The strikes, at approximately 11:59 p.m. (Sanaa / Yemen time), by the coalition targeted areas in Houthi-controlled Yemen used to attack international merchant vessels and U.S. Navy ships in the region, says an update by the U.S. Central Command on X.

Photo Credit: U.S. Central Command/X

"These strikes are intended to degrade Houthi capability to continue their reckless and unlawful attacks on U.S. and U.K. ships as well as international commercial shipping in the Red Sea, Bab El-Mandeb Strait, and the Gulf of Aden. These strikes are separate and distinct from the multinational freedom of navigation actions performed under Operation Prosperity Guardian."

Nightmare for shippers but only short-term impact
“This is a nightmare situation for shippers and exporters as freight rates, container prices and insurance costs have escalated," says Christian Roeloffs, CEO, Container xChange. "The impact has been significantly deterrent for container vessels since last month, 70-80 percent of container traffic has been rerouted, especially the larger carriers.

"As Chinese New Year approaches amid ongoing disruptions in the Red Sea, we anticipate a tightening of container availability and vessel space in the pre-Chinese New Year phase. The rerouting via the Cape of Good Hope adds complexity to the situation.
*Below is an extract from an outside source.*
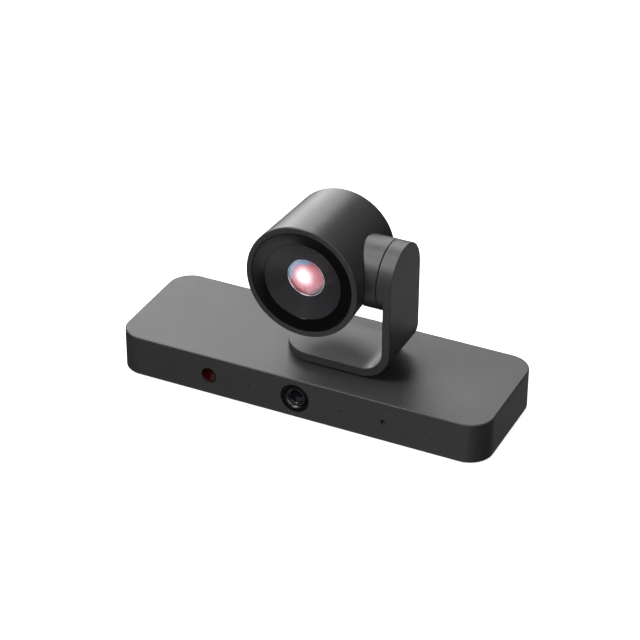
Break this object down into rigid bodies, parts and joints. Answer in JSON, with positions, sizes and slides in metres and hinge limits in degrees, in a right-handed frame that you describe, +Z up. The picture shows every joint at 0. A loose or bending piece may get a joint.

We expect freight rates to remain elevated, and supply chain managers will need to navigate ongoing schedule disruptions.

"Looking beyond Chinese New Year, we project blank sailings and capacity reduction by carriers. The industry is witnessing a focused effort on resetting networks, leading to tightening of container availability and vessel space. While high freight rates and increased costs pose mid-term challenges, our analysis indicates that these disruptions are not likely to be long-term. Rate reductions are anticipated on the horizon due to the structural overcapacity resulting from a severe market imbalance."

Since mid-December when the major containers lines began to deviate around Africa, there have been two other periods where there was also five days between reported attacks on merchant vessels whereafter the attacks intensified again, writes Lars Jensen in his LinkedIn update.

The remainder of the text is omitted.